When you become a homeowner and want to tackle some basic home improvement projects, you will inevitably become familiar with the materials used, such as thermofoil and laminate. Understanding the difference between these two materials, commonly associated with cabinets, counter tops, floors and more, requires a basic knowledge of each. Ultimately, thermofoil differs from laminate in a very fundamental way, appearing in more limited applications than laminate.

...
Contact a local contractor for laminate and thermofoil options.

Laminate

Laminate is a generic term that refers to any substance used to coat or cover another substance. In the home, laminate appears on floors, counters, cabinets and even wood surfaces, including bookshelves. Laminate for cabinets and counter tops almost always constitutes a form of plastic created by mixing paper and plastic resin. This substance hardens to form a bond with other materials, creating a protective layer. Outside the home, laminates also contain mostly plastic, though some metal laminates exist.

Thermofoil

Thermofoil is a laminating material on medium density fiberboard (MDF). Manufacturers use MDF primarily in the construction of doors and cabinets due to the material's resemblance to wood. MDF is a mixture of sawdust and bonding material, such as glue, that hardens to form a surface in the shape of any mold in which you pour it. Manufacturers laminate MDF with thermofoil, a type of vinyl covering that contains PVC, to give it sheen and additional protection. Thermofoil creates a seamless and stain-resistant coating on MDF, though it chips easily. MDF contains formaldehyde, a toxic chemical.

Terminology

The fundamental differences between thermofoil and laminate stem from their terminology. Laminate refers to any type of material used in the laminating process, whereas thermofoil constitutes a very specific type of PVC vinyl coating. Thermofoil comprises just one of the numerous laminates used in and around the home.

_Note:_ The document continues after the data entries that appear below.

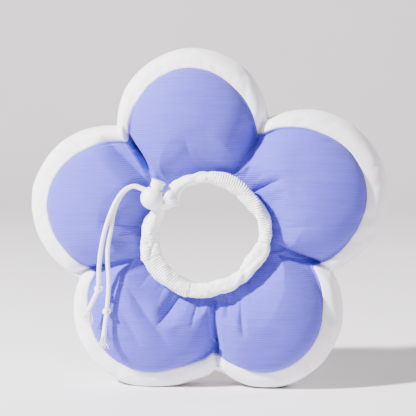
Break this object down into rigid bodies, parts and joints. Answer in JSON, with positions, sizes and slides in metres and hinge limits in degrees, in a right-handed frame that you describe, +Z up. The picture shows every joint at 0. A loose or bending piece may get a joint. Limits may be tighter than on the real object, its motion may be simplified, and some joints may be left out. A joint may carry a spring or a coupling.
{
  "type": "flower-shaped pet recovery collar",
  "caption": "Soft stuffed five-petal recovery collar for a cat or small dog, with a rib-knit neck cuff, drawstring and sprung cord lock.",
  "frame": {"origin": "on the ground, under the middle of the collar's box", "axes": "+Z up as the collar stands on its two lower petals, -Y out of the coloured face, +X to the viewer's right when looking at the face"},
  "size_m": [0.2824, 0.0815, 0.2676],
  "materials": {
    "face_cloth": "woven periwinkle cloth with a fine cross rib",
    "white_cloth": "smooth white woven cloth",
    "fibre_filling": "loose polyester fibre",
    "rib_knit": "white rib knit",
    "cord_cotton": "white braided cord",
    "lock_plastic": "satin white moulded plastic",
    "spring_steel": "drawn wire"
  },
  "bodies": {
    "collar": {"back_panel": "white_cloth", "drawstring_loop": "cord_cotton", "drawstring_tail_left": "cord_cotton", "drawstring_tail_right": "cord_cotton", "filling_lower_left": "fibre_filling", "filling_lower_right": "fibre_filling", "filling_top": "fibre_filling", "filling_upper_left": "fibre_filling", "filling_upper_right": "fibre_filling", "front_panel": "face_cloth", "knot_left": "cord_cotton", "knot_right": "cord_cotton", "neck_cuff": "rib_knit", "neck_lining": "rib_knit", "side_band_lower_left": "white_cloth", "side_band_lower_right": "white_cloth", "side_band_top": "white_cloth", "side_band_upper_left": "white_cloth", "side_band_upper_right": "white_cloth", "tassel_left": "cord_cotton", "tassel_right": "cord_cotton"},
    "cord_lock": {"lock_body": "lock_plastic", "lock_spring": "spring_steel"},
    "lock_button": {"lock_plunger": "lock_plastic"}
  },
  "joints": [
    {"name": "lock_slide", "type": "slide", "parent": "collar", "child": "cord_lock", "axis": [-0.9272, 0, 0.3746], "range_m": [0, 0.005]},
    {"name": "button_press", "type": "slide", "parent": "cord_lock", "child": "lock_button", "axis": [0.3746, 0, 0.9272], "range_m": [-0.003, 0], "stiffness_N_per_m": 600, "springref_m": 0.003, "deforming": ["lock_spring"]}
  ]
}
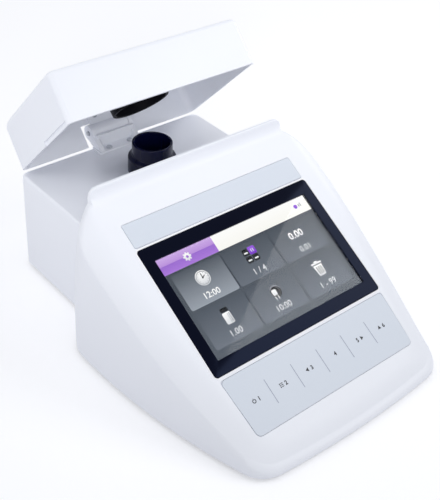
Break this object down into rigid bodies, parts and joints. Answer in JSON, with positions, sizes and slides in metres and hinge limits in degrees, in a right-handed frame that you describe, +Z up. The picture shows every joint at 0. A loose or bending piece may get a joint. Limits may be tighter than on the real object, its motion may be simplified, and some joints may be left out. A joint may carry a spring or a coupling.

Though thermofoil refers to a very specific type of laminate, companies that manufacture thermofoil or thermofoil-coated materials may use different processes in the creation and application of thermofoil.

Applications

Thermofoil only appears on cabinets, doors and other surfaces made of MDF. Laminate, on the other hand, appears in a wide variety of products, ranging from erasable whiteboards to photographs, floors and metal sinks. Dentists even use various types of laminates on teeth to protect them while creating a natural look. Though thermofoil is available for only very limited applications, it comes in a variety of colors so that MDF products resemble the natural wood products they mimic.